Anyone with even the faintest knowledge of Christian faith knows that following the God we know in Jesus Christ isn’t about looking backward. Religion looks backward, Biblical faith looks forward!
- The people of Israel got themselves in trouble and forgot God when, in the wilderness, they looked back nostalgically to their enslavement in Egypt.
- The wife of Abraham’s nephew Lot was turned into a pillar of salt when she looked back to the city from which God was leading her.
- And when the angels appeared to the women at the empty tomb on the first Easter to announce that Jesus had risen from the dead, they said, “Tell Peter and the others to meet Jesus in Galilee, where He’s already gone ahead of them!”
In the fellowship of Holy Communion, we’re enfolded once again into the family of which we become a part when we believe and are baptized. Sins are forgiven. God’s love is seen and touched and tasted.
And something else happens. I once visited a shut-in who was dying. I gave Holy Communion to her. When we finished, I saw this woman beaming. She knew she would die soon. But in Holy Communion, God had given her a foretaste of the new and everlasting future that awaited her. God had given her a new vision. She could live or die today knowing that she was in God’s hands.
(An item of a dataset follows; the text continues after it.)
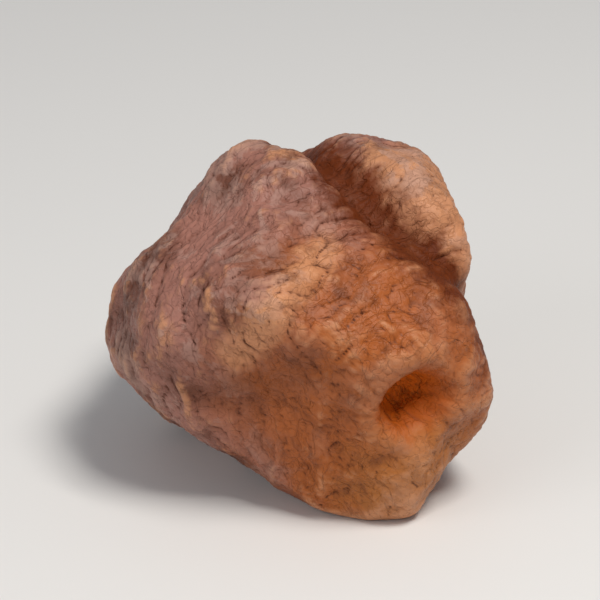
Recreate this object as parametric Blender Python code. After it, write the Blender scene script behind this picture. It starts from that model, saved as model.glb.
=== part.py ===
"""One dried black cardamom seed at its real size, lying on its flattest face.

Metres, +Z up. The origin is on the surface that the seed lies on, under the middle of its box.
The seed's long axis runs along Y. The hilum, the scar where it hung in the pod, faces -Y.
A direction is a bearing and an elevation in degrees: bearing 0 is -Y, bearing 90 is +X.
"""

import bmesh
import bpy
import numpy as np
from mathutils import Vector, noise

MM = 0.001

LENGTH = 4.00 * MM
WIDTH = 3.60 * MM
HEIGHT = 3.25 * MM

# The seeds in a pod press each other flat while they grow, and the faces sink a little as they dry.
# Each face: bearing, elevation, distance from the seed's middle, how far it has sunk.
PRESSED_FACES = {
    "hilum end": (6, 2, 2.06 * MM, 0.00 * MM),
    "lower left front": (-44, -14, 1.54 * MM, 0.11 * MM),
    "left": (-98, 10, 1.76 * MM, 0.09 * MM),
    "upper left": (-76, 50, 1.60 * MM, 0.11 * MM),
    "upper front": (-8, 54, 1.61 * MM, 0.06 * MM),
    "lobe": (62, 42, 2.02 * MM, 0.05 * MM),
    "right": (74, 2, 1.65 * MM, 0.10 * MM),
    "lower right front": (42, -36, 2.12 * MM, 0.05 * MM),
    "top": (120, 80, 1.66 * MM, 0.07 * MM),
    "upper back": (178, 56, 1.52 * MM, 0.06 * MM),
    "upper right back": (120, 36, 1.86 * MM, 0.11 * MM),
    "right back": (144, -14, 1.78 * MM, 0.08 * MM),
    "far end": (-176, 4, 1.98 * MM, 0.05 * MM),
    "upper left back": (-138, 36, 1.40 * MM, 0.07 * MM),
    "left back": (-134, -16, 1.72 * MM, 0.09 * MM),
    "lower back": (172, -48, 1.72 * MM, 0.03 * MM),
    "lower left": (-84, -48, 1.42 * MM, 0.04 * MM),
    "lower right": (98, -44, 1.72 * MM, 0.05 * MM),
    "resting face": (0, -90, 1.50 * MM, 0.00 * MM),
}
EDGE_SHARPNESS = 18
SUNK_SPREAD = 0.66 * MM

# The hilum is an oval pit with an uneven rim.
HILUM_DIRECTION = (6, -4)
PIT_RADIUS = 0.23 * MM
PIT_OVAL = np.array([0.95, 1.0, 1.04])
PIT_DEPTH = 0.30 * MM
PIT_EDGE = 0.045 * MM
RIM_RADIUS = 0.47 * MM
RIM_HEIGHT = 0.08 * MM
RIM_WIDTH = 0.18 * MM
RIM_UNEVENNESS = 0.6

# The raphe is the cord that fed the seed. It leaves a groove from the hilum over the top to the far end.
GROOVE_ROUTE = [
    (54, -30), (48, -12), (38, 8), (31, 28), (29, 44), (35, 58),
    (58, 72), (112, 78), (142, 60), (158, 36), (170, 8),
]
ROUTE_STEPS = 24
GROOVE_WIDTH = 0.28 * MM
GROOVE_DEPTH = 0.34 * MM
GROOVE_FADE = 0.16
LIP_HEIGHT = 0.02 * MM
LIP_PLACE = 0.46 * MM
LIP_WIDTH = 0.17 * MM

# A crest stands up where the upper left face meets the front of the seed.
CREST_ROUTE = [(-46, 10), (-36, 20), (-26, 32), (-12, 44)]
CREST_HEIGHT = 0.09 * MM
CREST_WIDTH = 0.17 * MM
CREST_FADE = 0.5

# The groove ends at the chalaza, a shallow dimple at the far end.
CHALAZA_DIRECTION = (172, 4)
CHALAZA_RADIUS = 0.30 * MM
CHALAZA_DEPTH = 0.16 * MM

# Each unevenness has a size, a height and a seed that picks its pattern.
LUMP_SIZE = 0.95 * MM
LUMP_HEIGHT = 0.11 * MM
LUMP_SEED = 3.7
WRINKLE_SIZE = 0.34 * MM
WRINKLE_LENGTH = 1.8
WRINKLE_HEIGHT = 0.055 * MM
WRINKLE_SEED = 23.1
BEND_SIZE = 0.80 * MM
BEND_DEPTH = 0.25 * MM
BEND_SEED = 11.3

# The underside is smooth below this height on a ball of radius 1, and its lowest part is cut level.
SMOOTH_BELOW = -0.82
SMOOTH_FADE = 0.04
REST_CUT = 0.07 * MM

GRID = 64
TRIANGLES = 10500


def direction(bearing, elevation):
    """The unit vector of a bearing and an elevation in degrees."""
    across, up = np.radians(bearing), np.radians(elevation)
    return np.array([np.sin(across) * np.cos(up), -np.cos(across) * np.cos(up), np.sin(up)])


def unit(vectors):
    """The same vectors with a length of 1."""
    return vectors / np.linalg.norm(vectors, axis=-1, keepdims=True)


def hump(off, width):
    """1 at no distance, falling smoothly to nearly 0 at twice the width."""
    return np.exp(-((off / width) ** 2))


def noise_of(points, size, seed):
    """A smooth random value from -1 to 1 at each point, with features of about that size."""
    start = Vector((seed, 0, 0))
    return np.array([noise.noise(Vector(point / size) + start) for point in points])


def round_cube():
    """A ball of nearly even quads, made from a cube, and the unit direction of each vertex."""
    mesh = bmesh.new()
    bmesh.ops.create_cube(mesh, size=2)
    bmesh.ops.subdivide_edges(mesh, edges=mesh.edges[:], cuts=GRID - 1, use_grid_fill=True)
    corners = np.array([vertex.co for vertex in mesh.verts])
    return mesh, unit(np.tan(corners * np.pi / 4))


def press_faces(ways):
    """The body's surface in each direction: a solid of flat faces whose edges are rounded off."""
    normals = np.array([direction(face[0], face[1]) for face in PRESSED_FACES.values()])
    distances = np.array([face[2] for face in PRESSED_FACES.values()])
    toward = np.maximum(ways @ normals.T, 0) / distances
    reach = (toward**EDGE_SHARPNESS).sum(axis=1) ** (-1 / EDGE_SHARPNESS)
    return ways * reach[:, None]


def sink_faces(points, ways):
    """Presses a shallow dish into the middle of each face that has sunk."""
    moved = points.copy()
    for bearing, elevation, distance, sunk in PRESSED_FACES.values():
        off = np.linalg.norm(points - direction(bearing, elevation) * distance, axis=1)
        moved -= ways * (sunk * hump(off, SUNK_SPREAD))[:, None]
    return moved


def off_the_rest(ways):
    """1 over most of the seed, falling to 0 on the underside, which a neighbour pressed smooth."""
    return 1 / (1 + np.exp((SMOOTH_BELOW - ways[:, 2]) / SMOOTH_FADE))


def lump(points, ways):
    """Adds broad low swellings, so that no face is quite even."""
    height = LUMP_HEIGHT * noise_of(points, LUMP_SIZE, LUMP_SEED) * off_the_rest(ways)
    return points + ways * height[:, None]


def place_along(points, stops, fade):
    """How far each point is from a route over the body, and 1 along the route, falling to 0 at its ends."""
    stops = np.array([direction(*stop) for stop in stops])
    shares = np.linspace(0, 1, ROUTE_STEPS)[:, None]
    legs = [start + (end - start) * shares for start, end in zip(stops[:-1], stops[1:])]
    turns = unit(np.vstack(legs))
    route = sink_faces(press_faces(turns), turns)
    gaps = np.linalg.norm(points[:, None] - route[None], axis=2)
    along = gaps.argmin(axis=1) / (len(route) - 1)
    return gaps.min(axis=1), np.clip(np.minimum(along, 1 - along) / fade, 0, 1)


def cut_groove(points, ways):
    """Sinks the raphe's groove and raises a soft lip along each side of it."""
    off, share = place_along(points, GROOVE_ROUTE, GROOVE_FADE)
    channel = GROOVE_DEPTH * hump(off, GROOVE_WIDTH)
    lips = LIP_HEIGHT * hump(off - LIP_PLACE, LIP_WIDTH)
    return points + ways * (share * (lips - channel))[:, None]


def raise_crest(points, ways):
    """Raises the crest between the upper left face and the front."""
    off, share = place_along(points, CREST_ROUTE, CREST_FADE)
    return points + ways * (CREST_HEIGHT * share * hump(off, CREST_WIDTH))[:, None]


def shape_hilum(points, ways):
    """Raises the hilum's uneven rim at the front end and sinks the pit inside it."""
    axis = direction(*HILUM_DIRECTION)
    along = points @ axis
    off = np.linalg.norm((points - along[:, None] * axis) * PIT_OVAL, axis=1)
    uneven = 1 + RIM_UNEVENNESS * noise_of(points, RIM_RADIUS, LUMP_SEED)
    rim = RIM_HEIGHT * uneven * hump(off - RIM_RADIUS, RIM_WIDTH)
    pit = PIT_DEPTH / (1 + np.exp((off - PIT_RADIUS) / PIT_EDGE))
    return points + axis * np.where(along > 0, rim - pit, 0)[:, None]


def dimple_chalaza(points, ways):
    """Sinks the shallow dimple that the groove runs into."""
    middle = direction(*CHALAZA_DIRECTION) * LENGTH / 2
    off = np.linalg.norm(points - middle, axis=1)
    return points - ways * (CHALAZA_DEPTH * hump(off, CHALAZA_RADIUS))[:, None]


def wrinkle(points, ways):
    """Raises low wrinkles that run round the seed, across its long axis."""
    drawn = points / np.array([WRINKLE_LENGTH, 1, WRINKLE_LENGTH])
    drawn[:, 1] += BEND_DEPTH * noise_of(points, BEND_SIZE, BEND_SEED)
    crease = 2 * np.abs(noise_of(drawn, WRINKLE_SIZE, WRINKLE_SEED))
    return points + ways * (WRINKLE_HEIGHT * (0.5 - crease) * off_the_rest(ways))[:, None]


def fit_to_size(points):
    """Scales the body so that it has the stated size once its lowest part is cut level at z = 0."""
    low, high = points.min(axis=0), points.max(axis=0)
    size = np.array([WIDTH, LENGTH, HEIGHT + REST_CUT])
    fitted = (points - (low + high) / 2) * size / (high - low)
    return fitted + np.array([0, 0, (HEIGHT - REST_CUT) / 2])


def slim(mesh):
    """Joins small triangles where the surface is plain and keeps them where it is detailed."""
    helper = bpy.data.objects.new("helper", mesh)
    bpy.context.scene.collection.objects.link(helper)
    triangulate = helper.modifiers.new("triangulate", "TRIANGULATE")
    triangulate.quad_method = "SHORTEST_DIAGONAL"
    decimate = helper.modifiers.new("decimate", "DECIMATE")
    decimate.ratio = TRIANGLES / (12 * GRID**2)
    slimmed = bpy.data.meshes.new_from_object(helper.evaluated_get(bpy.context.evaluated_depsgraph_get()))
    bpy.data.objects.remove(helper)
    return slimmed


def flatten_rest(mesh):
    """Cuts the underside level, which leaves the small flat spot that the seed lies on."""
    shape = bmesh.new()
    shape.from_mesh(mesh)
    every = shape.verts[:] + shape.edges[:] + shape.faces[:]
    cut = bmesh.ops.bisect_plane(shape, geom=every, plane_co=(0, 0, 0), plane_no=(0, 0, 1), clear_inner=True)
    outline = [piece for piece in cut["geom_cut"] if isinstance(piece, bmesh.types.BMEdge)]
    bmesh.ops.contextual_create(shape, geom=outline)
    bmesh.ops.recalc_face_normals(shape, faces=shape.faces[:])
    shape.to_mesh(mesh)
    shape.free()


def seed_coat():
    """The seed coat's finish: a dull red-brown."""
    material = bpy.data.materials.new("seed_coat")
    material.use_nodes = True
    shader = material.node_tree.nodes["Principled BSDF"]
    shader.inputs["Base Color"].default_value = (0.21, 0.105, 0.06, 1)
    shader.inputs["Roughness"].default_value = 0.62
    shader.inputs["Metallic"].default_value = 0.0
    return material


def make_seed():
    """The whole seed, which grew as one piece."""
    ball, ways = round_cube()
    points = press_faces(ways)
    for shaping in (sink_faces, lump, cut_groove, raise_crest, shape_hilum, dimple_chalaza, wrinkle):
        points = shaping(points, ways)
    for vertex, point in zip(ball.verts, fit_to_size(points)):
        vertex.co = point
    mesh = bpy.data.meshes.new("seed")
    ball.to_mesh(mesh)
    ball.free()
    mesh = slim(mesh)
    flatten_rest(mesh)
    mesh.name = "seed"
    mesh.materials.append(seed_coat())
    mesh.shade_smooth()
    return bpy.data.objects.new("seed", mesh)


def main():
    for obj in list(bpy.data.objects):
        bpy.data.objects.remove(obj)
    parts = bpy.data.collections.new("black_cardamom_seed")
    bpy.context.scene.collection.children.link(parts)
    parts.objects.link(make_seed())


main()
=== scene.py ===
"""The looks of one dried black cardamom seed: its wrinkled coat, its colours and a table to see it on."""

import bpy
import numpy as np
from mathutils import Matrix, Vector, noise


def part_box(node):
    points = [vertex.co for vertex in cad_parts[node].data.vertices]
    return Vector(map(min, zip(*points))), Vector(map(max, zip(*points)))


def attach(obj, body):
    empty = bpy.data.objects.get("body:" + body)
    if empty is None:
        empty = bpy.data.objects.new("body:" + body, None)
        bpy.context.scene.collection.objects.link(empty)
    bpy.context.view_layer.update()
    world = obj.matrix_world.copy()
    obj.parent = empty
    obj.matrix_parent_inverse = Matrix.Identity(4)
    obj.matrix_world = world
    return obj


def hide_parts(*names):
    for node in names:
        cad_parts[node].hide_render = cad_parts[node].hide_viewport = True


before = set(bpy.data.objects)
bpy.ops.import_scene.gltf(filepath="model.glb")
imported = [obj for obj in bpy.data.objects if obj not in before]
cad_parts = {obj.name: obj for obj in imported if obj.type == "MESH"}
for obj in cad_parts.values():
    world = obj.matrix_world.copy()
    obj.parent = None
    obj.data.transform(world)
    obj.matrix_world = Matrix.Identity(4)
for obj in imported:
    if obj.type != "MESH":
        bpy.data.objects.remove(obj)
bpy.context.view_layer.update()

# The seed's body.
# The real seed is one hard, dry grain, pressed angular as it grew in the pod. This skin is blown
# up from a cube, shrunk on to the solid seed and relaxed until its mesh is even.

MM = 0.001
START_RADIUS = 3 * MM
SKIN_LEVELS = 7
SMOOTHING = 0.5
RELAX_ROUNDS = 3
RELAX_STEPS = 14
LAST_RELAX_STEPS = 12

seed_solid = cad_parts["seed"]
low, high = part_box("seed")
middle = (low + high) / 2

bpy.ops.object.select_all(action="DESELECT")
bpy.ops.mesh.primitive_cube_add(size=2 * START_RADIUS, location=middle)
seed_skin = bpy.context.active_object
seed_skin.name = "seed_skin"


def finish_with(piece, kind, **settings):
    """Adds a modifier of that kind to a piece, sets it up and applies it."""
    modifier = piece.modifiers.new(kind.lower(), kind)
    for name, value in settings.items():
        setattr(modifier, name, value)
    bpy.context.view_layer.objects.active = piece
    bpy.ops.object.modifier_apply(modifier=modifier.name)


finish_with(seed_skin, "SUBSURF", levels=SKIN_LEVELS, render_levels=SKIN_LEVELS)
finish_with(seed_skin, "CAST", cast_type="SPHERE", factor=1, radius=START_RADIUS, use_radius_as_size=False)
finish_with(
    seed_skin, "SHRINKWRAP", target=seed_solid, wrap_method="PROJECT",
    use_negative_direction=True, use_positive_direction=False,
)
for _ in range(RELAX_ROUNDS):
    finish_with(seed_skin, "SMOOTH", factor=SMOOTHING, iterations=RELAX_STEPS)
    finish_with(seed_skin, "SHRINKWRAP", target=seed_solid, wrap_method="NEAREST_SURFACEPOINT")
finish_with(seed_skin, "SMOOTH", factor=SMOOTHING, iterations=LAST_RELAX_STEPS)
bpy.ops.object.transform_apply(location=True, rotation=True, scale=True)

# The coat's wrinkles.
# A drying coat shrinks into fine wrinkles that run round the grain, with a crackle and a fine grain
# on top. Round both ends the wrinkles turn and run in towards the end's middle. Sizes are in mm.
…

She knew, as Jesus reminds us in today’s lesson, that she was of more value than all the birds and flowers of the fields. Christ had died and risen for her. (And for you!) By seeking God, worry was banished from her life.
God wants to block worry from our lives. Let that happen...
- by asking God to help you live in daytight compartments;
- by seeking God’s will for your life, including how you can help others overcome worry and see the possibilities in their own lives; and
- by continuing to seek God through prayer, Bible study, service in Jesus’ Name, weekly worship, and by receiving the body and blood of Jesus every time Holy Communion is offered.